▶ [3D code data]
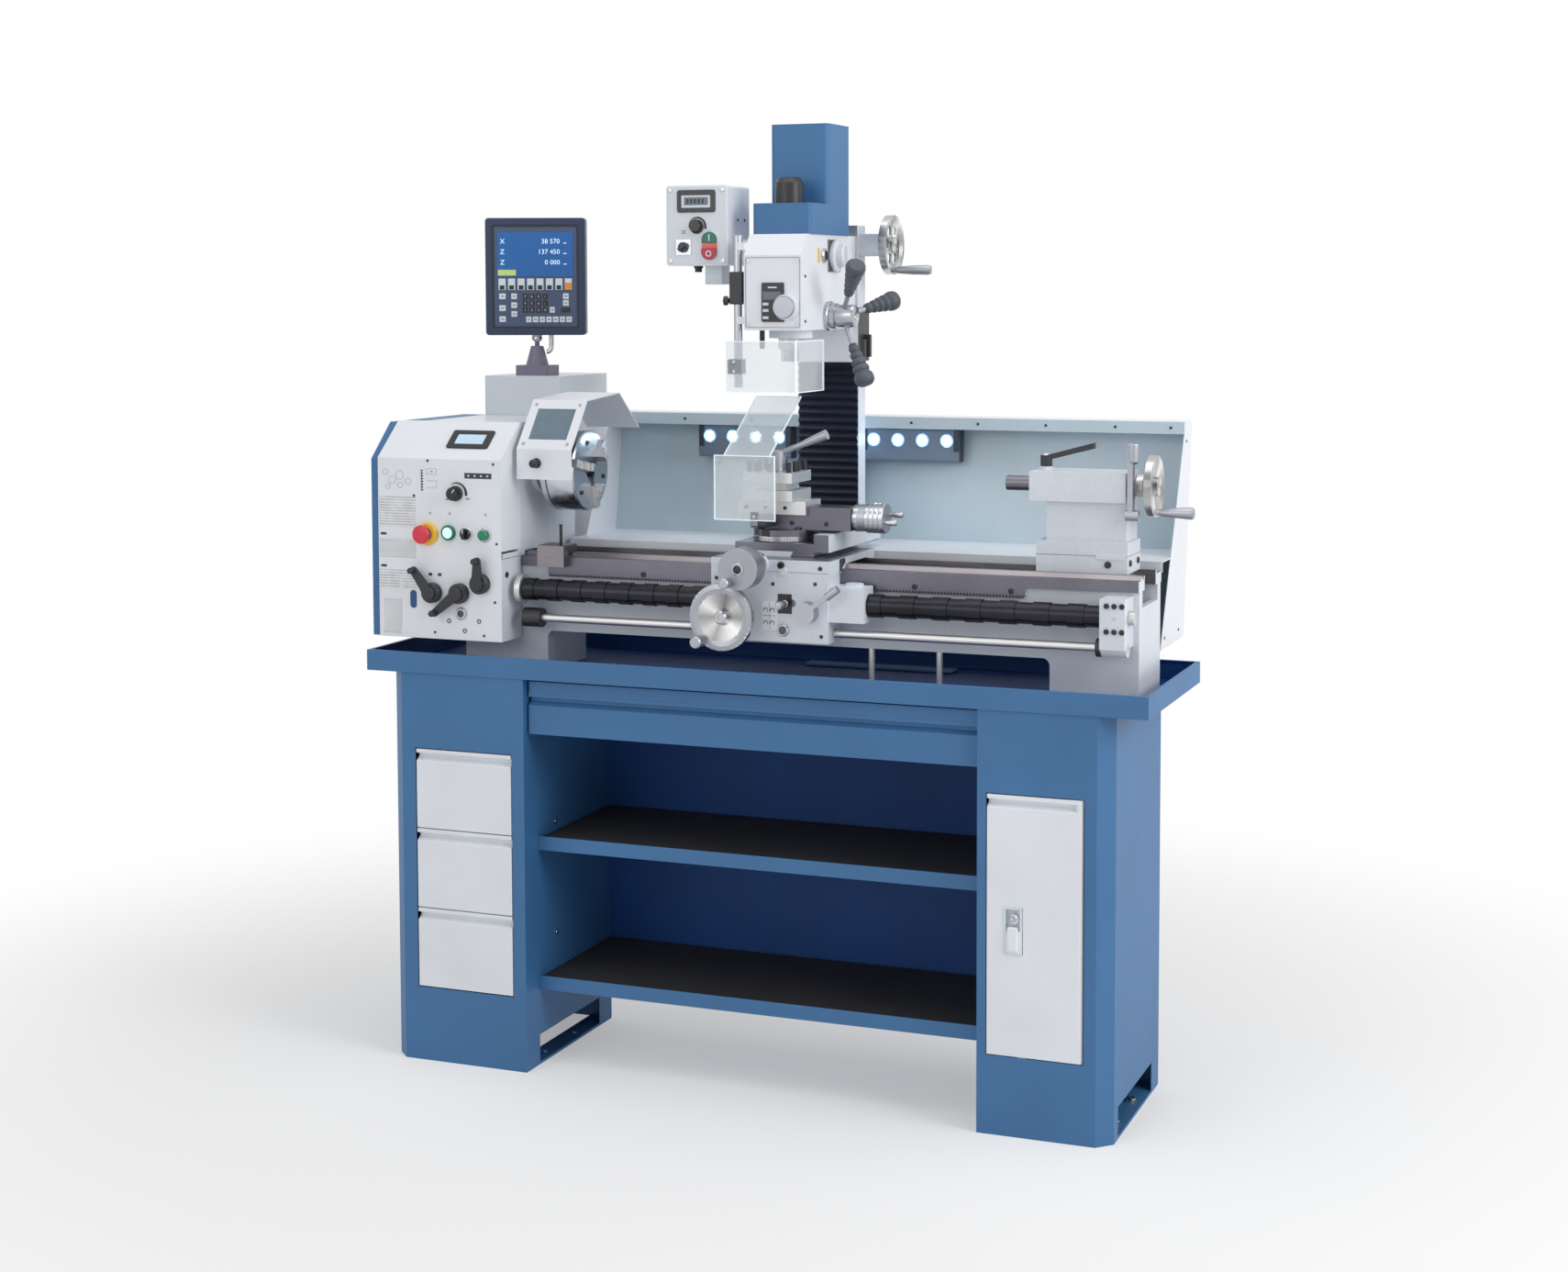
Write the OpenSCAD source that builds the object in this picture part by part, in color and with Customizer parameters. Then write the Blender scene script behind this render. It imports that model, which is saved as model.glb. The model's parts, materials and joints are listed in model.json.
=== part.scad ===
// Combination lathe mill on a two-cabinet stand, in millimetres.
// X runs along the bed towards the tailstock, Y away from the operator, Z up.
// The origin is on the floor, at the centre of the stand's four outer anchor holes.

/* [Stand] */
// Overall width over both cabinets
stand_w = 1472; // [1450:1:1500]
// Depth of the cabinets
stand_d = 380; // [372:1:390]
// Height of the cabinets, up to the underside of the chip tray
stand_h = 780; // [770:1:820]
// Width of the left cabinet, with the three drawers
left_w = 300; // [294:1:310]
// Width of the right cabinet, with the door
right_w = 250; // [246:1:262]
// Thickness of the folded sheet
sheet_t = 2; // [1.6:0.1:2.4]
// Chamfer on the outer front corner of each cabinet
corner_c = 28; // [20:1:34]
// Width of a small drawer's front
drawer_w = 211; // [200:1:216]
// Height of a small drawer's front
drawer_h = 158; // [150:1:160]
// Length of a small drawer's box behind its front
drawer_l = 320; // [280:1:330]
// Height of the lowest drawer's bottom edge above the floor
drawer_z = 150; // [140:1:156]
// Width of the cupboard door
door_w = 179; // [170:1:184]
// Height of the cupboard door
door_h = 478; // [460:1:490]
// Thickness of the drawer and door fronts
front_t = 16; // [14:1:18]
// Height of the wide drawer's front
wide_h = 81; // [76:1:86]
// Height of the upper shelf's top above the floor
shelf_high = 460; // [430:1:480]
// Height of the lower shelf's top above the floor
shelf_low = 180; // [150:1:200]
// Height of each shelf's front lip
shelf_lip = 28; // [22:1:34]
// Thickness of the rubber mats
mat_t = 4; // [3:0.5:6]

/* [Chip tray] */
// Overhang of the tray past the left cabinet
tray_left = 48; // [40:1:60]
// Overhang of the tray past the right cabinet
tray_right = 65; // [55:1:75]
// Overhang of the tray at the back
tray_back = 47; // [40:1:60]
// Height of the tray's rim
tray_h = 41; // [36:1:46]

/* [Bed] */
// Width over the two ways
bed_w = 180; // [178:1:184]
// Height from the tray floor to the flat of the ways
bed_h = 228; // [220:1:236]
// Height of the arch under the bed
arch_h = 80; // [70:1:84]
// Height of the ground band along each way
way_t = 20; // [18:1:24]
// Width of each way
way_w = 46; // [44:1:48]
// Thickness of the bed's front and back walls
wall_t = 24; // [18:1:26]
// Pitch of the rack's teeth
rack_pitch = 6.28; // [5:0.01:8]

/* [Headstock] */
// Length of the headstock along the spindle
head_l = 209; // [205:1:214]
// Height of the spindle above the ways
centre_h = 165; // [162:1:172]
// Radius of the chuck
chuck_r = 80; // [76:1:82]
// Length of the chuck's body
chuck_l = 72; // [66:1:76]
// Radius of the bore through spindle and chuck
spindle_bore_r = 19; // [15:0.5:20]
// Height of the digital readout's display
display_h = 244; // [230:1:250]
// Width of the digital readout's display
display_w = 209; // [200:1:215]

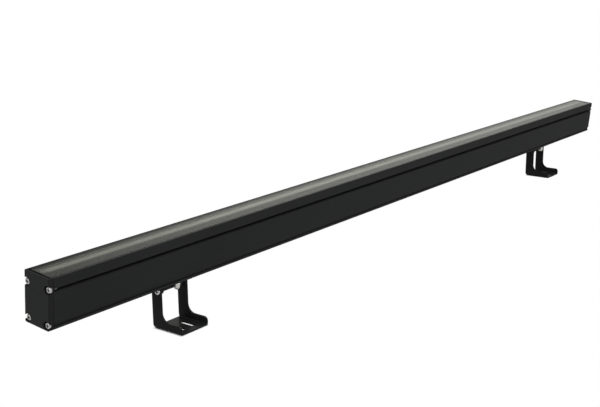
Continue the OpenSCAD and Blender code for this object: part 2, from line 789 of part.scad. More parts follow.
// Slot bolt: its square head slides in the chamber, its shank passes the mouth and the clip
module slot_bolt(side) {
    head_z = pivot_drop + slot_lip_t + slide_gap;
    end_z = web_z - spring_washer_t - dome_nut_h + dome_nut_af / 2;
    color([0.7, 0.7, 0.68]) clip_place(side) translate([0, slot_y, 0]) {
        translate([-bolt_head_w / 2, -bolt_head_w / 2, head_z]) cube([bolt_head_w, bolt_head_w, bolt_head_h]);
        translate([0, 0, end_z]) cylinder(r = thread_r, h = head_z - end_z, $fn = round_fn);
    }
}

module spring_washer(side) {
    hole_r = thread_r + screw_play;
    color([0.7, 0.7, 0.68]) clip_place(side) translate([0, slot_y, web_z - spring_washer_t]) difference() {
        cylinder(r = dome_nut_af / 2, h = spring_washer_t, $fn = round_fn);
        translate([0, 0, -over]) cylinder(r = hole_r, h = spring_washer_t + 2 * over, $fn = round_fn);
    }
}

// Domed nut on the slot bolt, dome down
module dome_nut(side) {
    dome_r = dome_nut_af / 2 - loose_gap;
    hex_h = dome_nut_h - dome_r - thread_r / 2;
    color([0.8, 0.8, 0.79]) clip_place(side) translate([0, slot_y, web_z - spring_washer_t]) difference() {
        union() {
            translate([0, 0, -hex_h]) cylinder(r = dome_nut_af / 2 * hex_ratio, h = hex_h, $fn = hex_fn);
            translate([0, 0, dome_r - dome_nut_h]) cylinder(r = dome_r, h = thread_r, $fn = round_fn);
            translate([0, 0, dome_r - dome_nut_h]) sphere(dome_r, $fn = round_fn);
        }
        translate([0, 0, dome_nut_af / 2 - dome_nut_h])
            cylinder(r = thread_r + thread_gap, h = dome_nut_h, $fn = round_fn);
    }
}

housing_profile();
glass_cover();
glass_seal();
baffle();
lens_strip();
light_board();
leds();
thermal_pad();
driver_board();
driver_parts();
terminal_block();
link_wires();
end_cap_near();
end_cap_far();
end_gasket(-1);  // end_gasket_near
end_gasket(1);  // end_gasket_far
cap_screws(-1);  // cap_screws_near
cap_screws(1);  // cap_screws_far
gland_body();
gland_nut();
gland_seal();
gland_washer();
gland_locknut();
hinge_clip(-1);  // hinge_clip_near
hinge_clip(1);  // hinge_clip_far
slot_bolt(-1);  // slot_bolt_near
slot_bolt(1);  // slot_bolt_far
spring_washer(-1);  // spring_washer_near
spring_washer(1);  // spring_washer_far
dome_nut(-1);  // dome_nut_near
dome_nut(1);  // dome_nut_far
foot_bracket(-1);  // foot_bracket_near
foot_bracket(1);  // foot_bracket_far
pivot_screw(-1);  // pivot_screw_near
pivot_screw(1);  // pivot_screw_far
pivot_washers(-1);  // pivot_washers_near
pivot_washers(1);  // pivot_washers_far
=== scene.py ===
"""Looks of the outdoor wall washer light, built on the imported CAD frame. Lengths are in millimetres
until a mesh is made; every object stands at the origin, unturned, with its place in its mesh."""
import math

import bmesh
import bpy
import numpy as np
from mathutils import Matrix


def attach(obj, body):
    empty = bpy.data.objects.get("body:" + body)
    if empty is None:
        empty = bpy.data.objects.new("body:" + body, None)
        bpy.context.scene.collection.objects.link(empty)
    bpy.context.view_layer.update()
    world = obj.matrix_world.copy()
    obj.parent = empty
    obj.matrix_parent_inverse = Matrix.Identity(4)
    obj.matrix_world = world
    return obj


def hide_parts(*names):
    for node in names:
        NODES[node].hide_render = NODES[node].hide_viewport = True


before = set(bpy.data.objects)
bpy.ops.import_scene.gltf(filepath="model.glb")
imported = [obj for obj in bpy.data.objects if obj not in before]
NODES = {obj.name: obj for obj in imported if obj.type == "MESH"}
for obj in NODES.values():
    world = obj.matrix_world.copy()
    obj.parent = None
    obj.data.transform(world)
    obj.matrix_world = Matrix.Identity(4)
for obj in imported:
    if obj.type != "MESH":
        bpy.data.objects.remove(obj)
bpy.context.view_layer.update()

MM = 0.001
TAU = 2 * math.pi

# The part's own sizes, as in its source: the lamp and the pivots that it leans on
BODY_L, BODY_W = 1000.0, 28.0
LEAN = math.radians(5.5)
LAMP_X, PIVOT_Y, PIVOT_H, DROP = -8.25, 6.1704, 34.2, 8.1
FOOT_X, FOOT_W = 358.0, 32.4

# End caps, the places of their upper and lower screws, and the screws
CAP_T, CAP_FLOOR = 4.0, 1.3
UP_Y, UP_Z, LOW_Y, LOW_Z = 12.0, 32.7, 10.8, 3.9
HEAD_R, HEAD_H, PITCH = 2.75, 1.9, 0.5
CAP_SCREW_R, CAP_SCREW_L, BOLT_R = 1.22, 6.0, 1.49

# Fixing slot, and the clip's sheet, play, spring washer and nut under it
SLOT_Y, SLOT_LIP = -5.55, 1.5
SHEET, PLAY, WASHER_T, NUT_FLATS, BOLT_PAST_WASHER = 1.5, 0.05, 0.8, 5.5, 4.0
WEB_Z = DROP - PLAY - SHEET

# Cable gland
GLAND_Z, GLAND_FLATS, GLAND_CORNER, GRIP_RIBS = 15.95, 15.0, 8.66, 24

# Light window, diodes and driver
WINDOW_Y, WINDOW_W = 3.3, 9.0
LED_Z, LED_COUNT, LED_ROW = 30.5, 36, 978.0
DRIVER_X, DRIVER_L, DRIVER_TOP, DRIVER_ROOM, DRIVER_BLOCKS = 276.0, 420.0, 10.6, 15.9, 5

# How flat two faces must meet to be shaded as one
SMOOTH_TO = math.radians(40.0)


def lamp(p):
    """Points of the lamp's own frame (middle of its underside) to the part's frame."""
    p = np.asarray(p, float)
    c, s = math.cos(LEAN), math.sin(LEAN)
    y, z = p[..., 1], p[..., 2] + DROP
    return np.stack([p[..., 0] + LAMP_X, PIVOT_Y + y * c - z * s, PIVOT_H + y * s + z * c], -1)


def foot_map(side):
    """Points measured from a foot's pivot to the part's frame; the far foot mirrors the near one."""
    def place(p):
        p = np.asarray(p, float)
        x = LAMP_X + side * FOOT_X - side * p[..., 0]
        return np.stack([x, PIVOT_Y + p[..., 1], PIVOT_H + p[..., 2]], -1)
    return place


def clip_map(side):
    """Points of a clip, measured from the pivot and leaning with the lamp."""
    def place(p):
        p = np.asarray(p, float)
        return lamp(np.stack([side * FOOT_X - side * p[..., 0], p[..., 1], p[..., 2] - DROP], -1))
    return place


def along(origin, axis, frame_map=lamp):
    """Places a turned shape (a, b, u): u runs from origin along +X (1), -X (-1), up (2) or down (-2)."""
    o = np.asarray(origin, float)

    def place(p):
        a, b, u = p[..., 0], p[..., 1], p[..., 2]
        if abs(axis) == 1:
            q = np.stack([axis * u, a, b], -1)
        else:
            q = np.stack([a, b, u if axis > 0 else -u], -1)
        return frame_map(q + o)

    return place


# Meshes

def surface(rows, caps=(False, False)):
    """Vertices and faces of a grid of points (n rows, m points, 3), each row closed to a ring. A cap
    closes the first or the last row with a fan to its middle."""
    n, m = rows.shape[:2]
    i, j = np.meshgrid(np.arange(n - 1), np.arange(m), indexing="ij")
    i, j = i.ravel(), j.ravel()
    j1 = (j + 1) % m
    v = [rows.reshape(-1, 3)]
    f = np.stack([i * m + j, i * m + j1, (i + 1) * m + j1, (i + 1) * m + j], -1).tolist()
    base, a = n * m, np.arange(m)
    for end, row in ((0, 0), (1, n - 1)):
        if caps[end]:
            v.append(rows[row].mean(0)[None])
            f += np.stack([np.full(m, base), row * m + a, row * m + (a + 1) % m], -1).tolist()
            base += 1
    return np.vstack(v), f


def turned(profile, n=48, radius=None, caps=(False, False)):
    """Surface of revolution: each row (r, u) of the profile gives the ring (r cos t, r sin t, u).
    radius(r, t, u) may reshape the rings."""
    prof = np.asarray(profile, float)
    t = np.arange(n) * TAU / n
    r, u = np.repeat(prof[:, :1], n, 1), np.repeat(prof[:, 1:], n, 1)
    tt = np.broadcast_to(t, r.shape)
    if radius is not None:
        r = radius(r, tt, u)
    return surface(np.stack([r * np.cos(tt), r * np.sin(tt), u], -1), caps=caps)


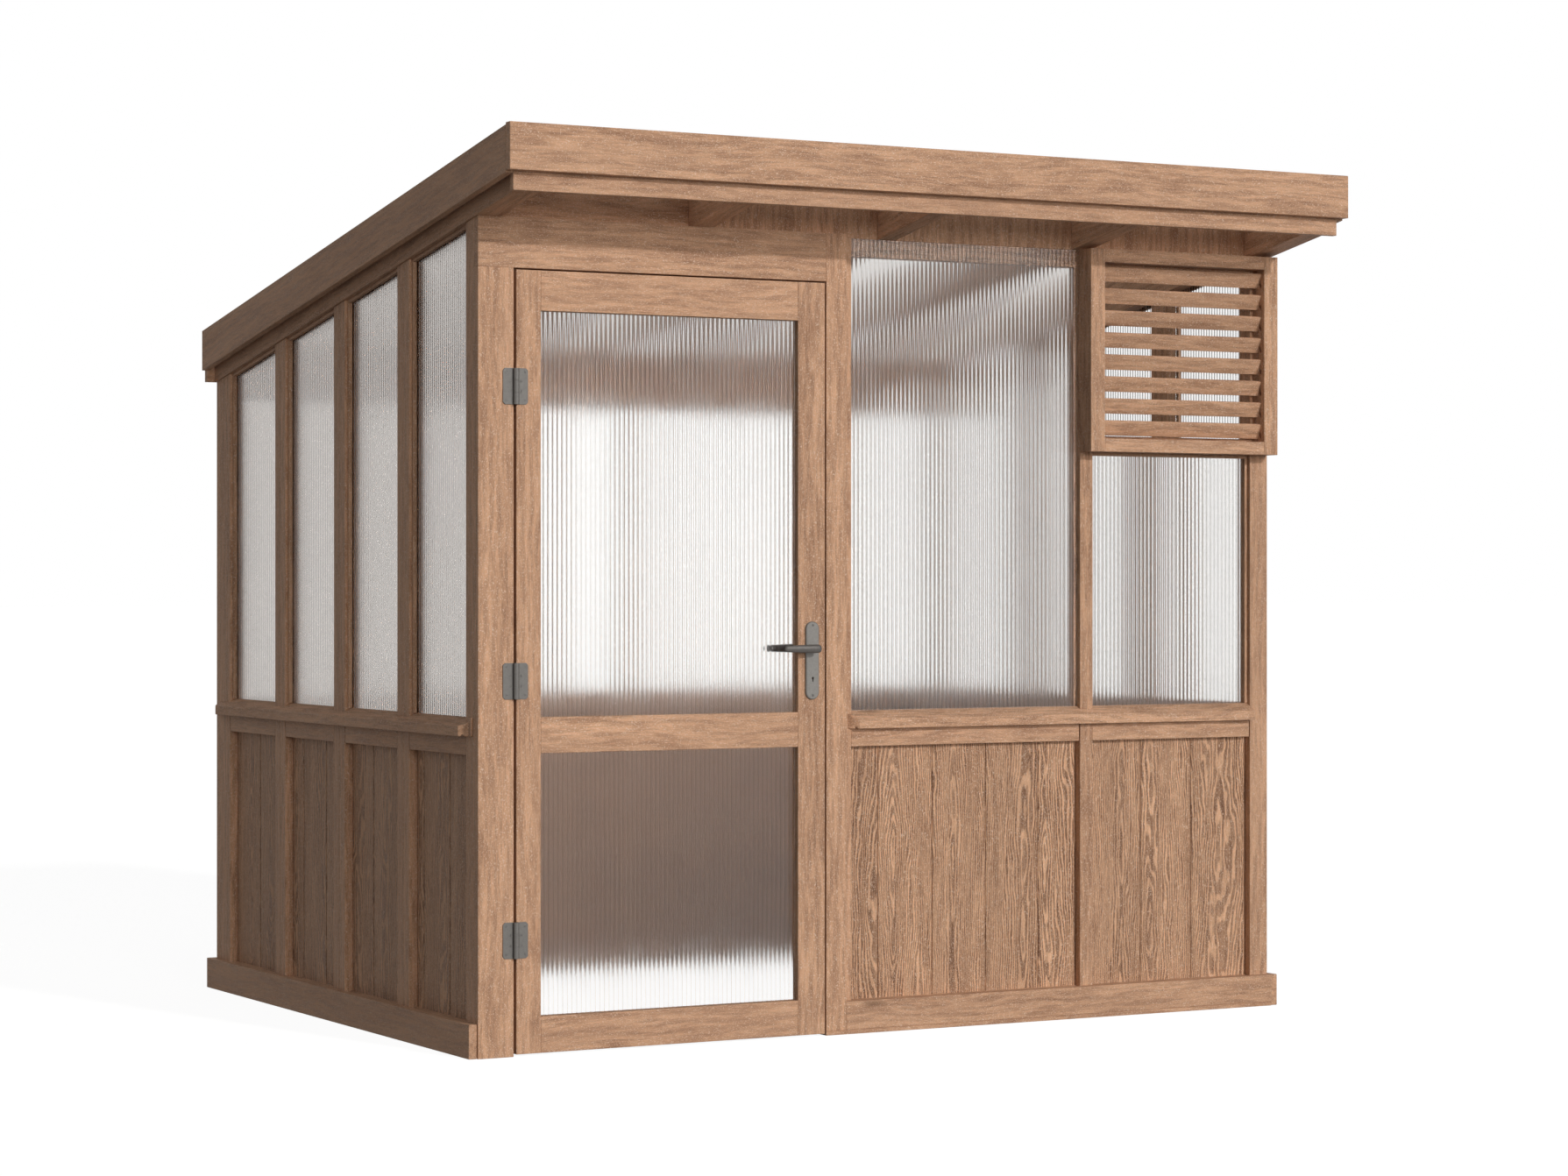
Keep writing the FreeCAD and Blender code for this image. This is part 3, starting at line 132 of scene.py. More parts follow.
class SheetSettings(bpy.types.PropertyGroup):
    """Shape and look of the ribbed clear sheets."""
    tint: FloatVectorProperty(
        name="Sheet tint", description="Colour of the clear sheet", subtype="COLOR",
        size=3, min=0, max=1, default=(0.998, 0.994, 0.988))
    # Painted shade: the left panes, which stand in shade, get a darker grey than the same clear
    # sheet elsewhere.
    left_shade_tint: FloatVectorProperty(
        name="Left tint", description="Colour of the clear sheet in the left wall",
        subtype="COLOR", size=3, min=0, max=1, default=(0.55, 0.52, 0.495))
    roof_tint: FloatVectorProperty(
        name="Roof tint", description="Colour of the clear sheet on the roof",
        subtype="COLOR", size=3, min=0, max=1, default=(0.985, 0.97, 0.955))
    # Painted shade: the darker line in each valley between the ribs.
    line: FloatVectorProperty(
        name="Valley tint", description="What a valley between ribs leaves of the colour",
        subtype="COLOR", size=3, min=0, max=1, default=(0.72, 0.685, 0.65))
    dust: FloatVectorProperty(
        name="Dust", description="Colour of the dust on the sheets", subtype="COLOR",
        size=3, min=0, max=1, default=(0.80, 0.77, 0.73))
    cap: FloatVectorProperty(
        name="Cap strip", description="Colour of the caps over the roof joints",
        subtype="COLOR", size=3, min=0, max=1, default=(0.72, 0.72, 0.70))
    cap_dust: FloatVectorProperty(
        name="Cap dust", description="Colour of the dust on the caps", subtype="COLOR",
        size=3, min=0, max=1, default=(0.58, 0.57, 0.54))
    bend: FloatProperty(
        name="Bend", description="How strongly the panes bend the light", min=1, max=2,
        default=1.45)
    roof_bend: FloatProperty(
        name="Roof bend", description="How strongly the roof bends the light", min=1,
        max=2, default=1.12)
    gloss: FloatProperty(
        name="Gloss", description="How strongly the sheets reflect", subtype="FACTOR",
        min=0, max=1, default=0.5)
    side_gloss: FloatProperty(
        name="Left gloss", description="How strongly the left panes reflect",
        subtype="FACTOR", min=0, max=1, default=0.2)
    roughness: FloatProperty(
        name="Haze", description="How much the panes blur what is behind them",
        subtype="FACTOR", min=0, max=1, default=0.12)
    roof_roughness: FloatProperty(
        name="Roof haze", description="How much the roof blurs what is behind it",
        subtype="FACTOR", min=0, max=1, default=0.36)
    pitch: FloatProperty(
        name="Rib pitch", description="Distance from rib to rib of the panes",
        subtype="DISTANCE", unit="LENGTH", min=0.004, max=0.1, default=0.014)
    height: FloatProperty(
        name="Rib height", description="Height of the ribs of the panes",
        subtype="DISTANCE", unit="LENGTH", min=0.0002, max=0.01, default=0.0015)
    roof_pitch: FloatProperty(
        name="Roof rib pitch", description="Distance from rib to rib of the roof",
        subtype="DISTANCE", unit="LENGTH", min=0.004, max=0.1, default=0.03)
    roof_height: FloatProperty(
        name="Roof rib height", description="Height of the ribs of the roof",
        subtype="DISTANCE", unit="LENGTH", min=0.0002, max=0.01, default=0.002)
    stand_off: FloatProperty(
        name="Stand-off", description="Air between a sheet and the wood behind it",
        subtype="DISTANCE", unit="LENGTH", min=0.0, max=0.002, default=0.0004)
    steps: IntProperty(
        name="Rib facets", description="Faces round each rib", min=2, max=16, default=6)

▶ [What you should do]
Set down, exactly and alone, the run of lines from the line that has "for node in" to the line that has "TAU = 2 * math.pi".

▶ [Reply]
    for node in names:
        NODES[node].hide_render = NODES[node].hide_viewport = True


before = set(bpy.data.objects)
bpy.ops.import_scene.gltf(filepath="model.glb")
imported = [obj for obj in bpy.data.objects if obj not in before]
NODES = {obj.name: obj for obj in imported if obj.type == "MESH"}
for obj in NODES.values():
    world = obj.matrix_world.copy()
    obj.parent = None
    obj.data.transform(world)
    obj.matrix_world = Matrix.Identity(4)
for obj in imported:
    if obj.type != "MESH":
        bpy.data.objects.remove(obj)
bpy.context.view_layer.update()

MM = 0.001
TAU = 2 * math.pi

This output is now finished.